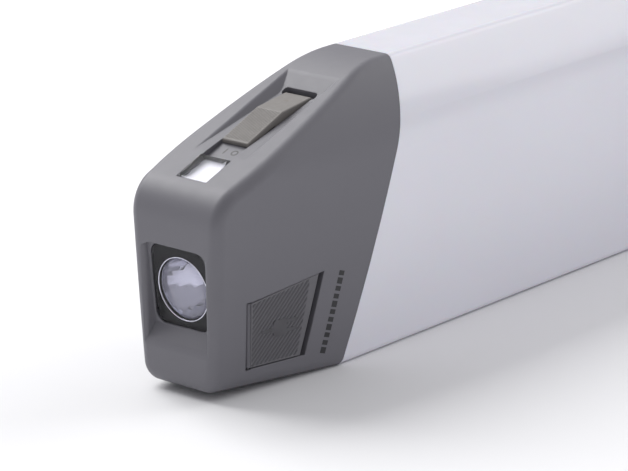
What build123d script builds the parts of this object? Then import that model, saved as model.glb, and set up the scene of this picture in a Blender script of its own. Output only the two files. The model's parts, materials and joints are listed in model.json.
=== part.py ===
"""Hand-held LED light tube: an opal tube with a grey head that holds a torch, a slide switch and a port bay.

Millimetres, +Z up.  The tube runs along Y, the torch faces -Y and the port flap is on the +X side.
Everything is drawn from the head's front face at Y = 0, and moved by half the length when it is written,
so the written parts have their origin at the middle of the underside.
"""
from build123d import *
import math
import os

# ---------------------------------------------------------------- overall form
LENGTH = 300.0
HEIGHT = 58.0
WALL = 1.8               # head and tail shells
TUBE_WALL = 1.6
SEAM_Y = 32.65           # where the head's seam meets the underside
SEAM_LEAN = 0.3933       # seam Y gained per mm of height
TAIL_SEAM_Y = 262.0
SEAM_GAP = 0.1
EDGE_R = 2.5             # rounding of the long top edges and of the front face
TAIL_EDGE_R = 2.2

# right-hand outline of a section: side arc (low, middle, high), then the ends of the two shoulder arcs
TUBE_SIDE = ((13.49, 0.0), (14.63, 16.5), (14.91, 41.0), (13.94, 46.73), (5.93, 59.67))
FRONT_SIDE = ((9.41, 1.5), (10.75, 20.5), (11.9, 41.3), (11.35, 45.2), (6.1, 59.67))
TUBE_CORNER_R = 1.8
FRONT_CORNER_R = 4.0

# sloped top of the head
SLOPE_BASE = 40.2        # height at which the slope would meet the front face
SLOPE_RISE = 0.375       # height gained per mm of Y
BROW_R = 8.0             # between front face and slope
CREST_R = 28.0           # between slope and flat top

# ---------------------------------------------------------------- torch, in its own frame (u, v, out of the face)
TORCH_DEPTH = 1.68
TORCH_Z = 21.45
TORCH_TILT = 4.7
RECESS_SPLAY = 0.9       # the recess's side walls stand this far out from the window at the front
WINDOW_W, WINDOW_H, WINDOW_T, WINDOW_R = 14.2, 16.4, 0.9, 2.5
OPTIC_R = 6.5
OPTIC_DROP = 0.6         # the round optic sits this far below the window's middle
LENS_FRONT, LENS_BACK = -0.95, -2.0
BEZEL_BACK = -5.4
REFLECTOR_BACK = -6.4
SNUG = 0.08              # gap round a piece that is fixed in its seat
FLARE = 0.02             # a hollow's soft rim levels out this far above the face that it is cut in

# ---------------------------------------------------------------- slope features, in the slope's frame (x, s, h)
WELL_W = 3.75            # half-width of the slide's well
WELL_START, WELL_END = 13.6, 39.9
WELL_SLOT_W, WELL_SLOT_L = 4.3, 1.9      # the well's far end is a little wider, with round corners
TRAY_W, TRAY_FLOOR_W, TRAY_DEPTH = 6.6, 4.4, 1.6
TRAY_START, TRAY_LOW, TRAY_END = 14.5, 38.6, 44.0
KNOB_W = 3.45
KNOB_NEAR, KNOB_RIDGE, KNOB_FAR = 19.2, 30.3, 38.7
KNOB_STEP = 27.2
KNOB_FOOT, KNOB_BASE = -0.8, -2.5        # underside of the near half, and of the rest
KNOB_TRAVEL = 4.0
GUIDE_HIGH, GUIDE_LOW, GUIDE_PLATE, GUIDE_BASE = -0.95, -2.65, -3.65, -4.7
INDICATOR_W, INDICATOR_NEAR, INDICATOR_FAR = 3.8, 6.0, 13.45
SWITCH_BOARD_TOP, BOARD_T = -8.0, 1.0
LEVER_S = 28.0

# ---------------------------------------------------------------- port bay, in its own frame (u rearwards, v up, w out)
BAY_X, BAY_Y, BAY_Z = 12.07, 17.5, 12.0
BAY_TURN, BAY_LEAN = 0.115, 0.041     # x gained per mm of Y and of Z on the head's side
FLAP_OUTLINE = ((-8.35, -6.6), (4.4, -7.1), (9.4, 8.8), (-8.35, 6.7))
FLAP_GAP = 0.15
SLOT_WIDTH = 1.3
FLAP_T = 1.4
BAY_FLOOR = -1.8
BAY_BACK = -3.4
SEAL_T = 0.3
HINGE_DEPTH, KNUCKLE_R, PIN_R, PIN_FIT = 0.85, 0.75, 0.35, 0.05
HINGE_NECK = 0.95        # hollow round the knuckle
HINGE_RELIEF = 1.25      # clear space in front of the hinge axis for the open flap
RELIEF_ROOM = 0.3        # how far that space passes the hinge above, below and behind
PIN_REACH = 1.7          # the pin passes the flap by this much at each end
PORT_BOARD_V = -0.2
USB_A = (13.1, 5.7, 14.0)
MICRO_USB = (7.5, 2.5, 5.6)
USB_A_U, MICRO_USB_U = -0.2, -1.5

# ---------------------------------------------------------------- inside the tube
CELL_R, CELL_L = 9.15, 65.0
CELL_Z = 12.2
CELL_START, CELL_PITCH = 66.0, 67.5
TRAY_HALF = 10.8
CARRIER_LOW, CARRIER_HIGH = 22.9, 53.4
STRIP_LOW, STRIP_HIGH = 26.0, 50.5
LED_PITCH = 12.0
LED_SIZE = (0.8, 3.5, 2.8)

SPIGOT_OUT, SPIGOT_IN = 1.7, 3.0      # insets of the joining frames from the outer form
SPIGOT_BACK, SPIGOT_REACH = 8.0, 10.0
BATTERY_LEAD_Z, LED_LEAD_Z = 17.5, 38.0


# ---------------------------------------------------------------- frames
def lean(degrees):
    return math.cos(math.radians(degrees)), math.sin(math.radians(degrees))


SLOPE_ANGLE = math.degrees(math.atan(SLOPE_RISE))
SLOPE_C, SLOPE_S = lean(SLOPE_ANGLE)
SLOPE = Plane(origin=(0, 0, SLOPE_BASE), x_dir=(1, 0, 0), z_dir=(0, -SLOPE_S, SLOPE_C))
TORCH_C, TORCH_S = lean(TORCH_TILT)
TORCH = Plane(origin=(0, TORCH_DEPTH, TORCH_Z), x_dir=(1, 0, 0), z_dir=(0, -TORCH_C, -TORCH_S))
OPTIC = Plane(origin=TORCH.from_local_coords((0, -OPTIC_DROP, 0)), x_dir=(1, 0, 0), z_dir=TORCH.z_dir)
BAY = Plane(origin=(BAY_X, BAY_Y, BAY_Z), x_dir=(BAY_TURN, 1, 0), z_dir=(1, -BAY_TURN, -BAY_LEAN))


def box(x0, x1, y0, y1, z0, z1):
    """An axis-aligned block given by its limits."""
    return Pos((x0 + x1) / 2, (y0 + y1) / 2, (z0 + z1) / 2) * Box(x1 - x0, y1 - y0, z1 - z0)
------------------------
Stated problem:
Print the material verbatim, all of it.

Exercise solution:
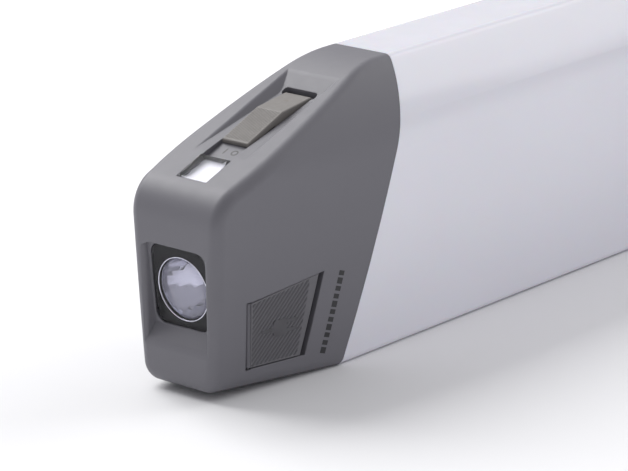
What build123d script builds the parts of this object? Then import that model, saved as model.glb, and set up the scene of this picture in a Blender script of its own. Output only the two files. The model's parts, materials and joints are listed in model.json.
=== part.py ===
"""Hand-held LED light tube: an opal tube with a grey head that holds a torch, a slide switch and a port bay.

Millimetres, +Z up.  The tube runs along Y, the torch faces -Y and the port flap is on the +X side.
Everything is drawn from the head's front face at Y = 0, and moved by half the length when it is written,
so the written parts have their origin at the middle of the underside.
"""
from build123d import *
import math
import os

# ---------------------------------------------------------------- overall form
LENGTH = 300.0
HEIGHT = 58.0
WALL = 1.8               # head and tail shells
TUBE_WALL = 1.6
SEAM_Y = 32.65           # where the head's seam meets the underside
SEAM_LEAN = 0.3933       # seam Y gained per mm of height
TAIL_SEAM_Y = 262.0
SEAM_GAP = 0.1
EDGE_R = 2.5             # rounding of the long top edges and of the front face
TAIL_EDGE_R = 2.2

# right-hand outline of a section: side arc (low, middle, high), then the ends of the two shoulder arcs
TUBE_SIDE = ((13.49, 0.0), (14.63, 16.5), (14.91, 41.0), (13.94, 46.73), (5.93, 59.67))
FRONT_SIDE = ((9.41, 1.5), (10.75, 20.5), (11.9, 41.3), (11.35, 45.2), (6.1, 59.67))
TUBE_CORNER_R = 1.8
FRONT_CORNER_R = 4.0

# sloped top of the head
SLOPE_BASE = 40.2        # height at which the slope would meet the front face
SLOPE_RISE = 0.375       # height gained per mm of Y
BROW_R = 8.0             # between front face and slope
CREST_R = 28.0           # between slope and flat top

# ---------------------------------------------------------------- torch, in its own frame (u, v, out of the face)
TORCH_DEPTH = 1.68
TORCH_Z = 21.45
TORCH_TILT = 4.7
RECESS_SPLAY = 0.9       # the recess's side walls stand this far out from the window at the front
WINDOW_W, WINDOW_H, WINDOW_T, WINDOW_R = 14.2, 16.4, 0.9, 2.5
OPTIC_R = 6.5
OPTIC_DROP = 0.6         # the round optic sits this far below the window's middle
LENS_FRONT, LENS_BACK = -0.95, -2.0
BEZEL_BACK = -5.4
REFLECTOR_BACK = -6.4
SNUG = 0.08              # gap round a piece that is fixed in its seat
FLARE = 0.02             # a hollow's soft rim levels out this far above the face that it is cut in

# ---------------------------------------------------------------- slope features, in the slope's frame (x, s, h)
WELL_W = 3.75            # half-width of the slide's well
WELL_START, WELL_END = 13.6, 39.9
WELL_SLOT_W, WELL_SLOT_L = 4.3, 1.9      # the well's far end is a little wider, with round corners
TRAY_W, TRAY_FLOOR_W, TRAY_DEPTH = 6.6, 4.4, 1.6
TRAY_START, TRAY_LOW, TRAY_END = 14.5, 38.6, 44.0
KNOB_W = 3.45
KNOB_NEAR, KNOB_RIDGE, KNOB_FAR = 19.2, 30.3, 38.7
KNOB_STEP = 27.2
KNOB_FOOT, KNOB_BASE = -0.8, -2.5        # underside of the near half, and of the rest
KNOB_TRAVEL = 4.0
GUIDE_HIGH, GUIDE_LOW, GUIDE_PLATE, GUIDE_BASE = -0.95, -2.65, -3.65, -4.7
INDICATOR_W, INDICATOR_NEAR, INDICATOR_FAR = 3.8, 6.0, 13.45
SWITCH_BOARD_TOP, BOARD_T = -8.0, 1.0
LEVER_S = 28.0

# ---------------------------------------------------------------- port bay, in its own frame (u rearwards, v up, w out)
BAY_X, BAY_Y, BAY_Z = 12.07, 17.5, 12.0
BAY_TURN, BAY_LEAN = 0.115, 0.041     # x gained per mm of Y and of Z on the head's side
FLAP_OUTLINE = ((-8.35, -6.6), (4.4, -7.1), (9.4, 8.8), (-8.35, 6.7))
FLAP_GAP = 0.15
SLOT_WIDTH = 1.3
FLAP_T = 1.4
BAY_FLOOR = -1.8
BAY_BACK = -3.4
SEAL_T = 0.3
HINGE_DEPTH, KNUCKLE_R, PIN_R, PIN_FIT = 0.85, 0.75, 0.35, 0.05
HINGE_NECK = 0.95        # hollow round the knuckle
HINGE_RELIEF = 1.25      # clear space in front of the hinge axis for the open flap
RELIEF_ROOM = 0.3        # how far that space passes the hinge above, below and behind
PIN_REACH = 1.7          # the pin passes the flap by this much at each end
PORT_BOARD_V = -0.2
USB_A = (13.1, 5.7, 14.0)
MICRO_USB = (7.5, 2.5, 5.6)
USB_A_U, MICRO_USB_U = -0.2, -1.5

# ---------------------------------------------------------------- inside the tube
CELL_R, CELL_L = 9.15, 65.0
CELL_Z = 12.2
CELL_START, CELL_PITCH = 66.0, 67.5
TRAY_HALF = 10.8
CARRIER_LOW, CARRIER_HIGH = 22.9, 53.4
STRIP_LOW, STRIP_HIGH = 26.0, 50.5
LED_PITCH = 12.0
LED_SIZE = (0.8, 3.5, 2.8)

SPIGOT_OUT, SPIGOT_IN = 1.7, 3.0      # insets of the joining frames from the outer form
SPIGOT_BACK, SPIGOT_REACH = 8.0, 10.0
BATTERY_LEAD_Z, LED_LEAD_Z = 17.5, 38.0


# ---------------------------------------------------------------- frames
def lean(degrees):
    return math.cos(math.radians(degrees)), math.sin(math.radians(degrees))


SLOPE_ANGLE = math.degrees(math.atan(SLOPE_RISE))
SLOPE_C, SLOPE_S = lean(SLOPE_ANGLE)
SLOPE = Plane(origin=(0, 0, SLOPE_BASE), x_dir=(1, 0, 0), z_dir=(0, -SLOPE_S, SLOPE_C))
TORCH_C, TORCH_S = lean(TORCH_TILT)
TORCH = Plane(origin=(0, TORCH_DEPTH, TORCH_Z), x_dir=(1, 0, 0), z_dir=(0, -TORCH_C, -TORCH_S))
OPTIC = Plane(origin=TORCH.from_local_coords((0, -OPTIC_DROP, 0)), x_dir=(1, 0, 0), z_dir=TORCH.z_dir)
BAY = Plane(origin=(BAY_X, BAY_Y, BAY_Z), x_dir=(BAY_TURN, 1, 0), z_dir=(1, -BAY_TURN, -BAY_LEAN))


def box(x0, x1, y0, y1, z0, z1):
    """An axis-aligned block given by its limits."""
    return Pos((x0 + x1) / 2, (y0 + y1) / 2, (z0 + z1) / 2) * Box(x1 - x0, y1 - y0, z1 - z0)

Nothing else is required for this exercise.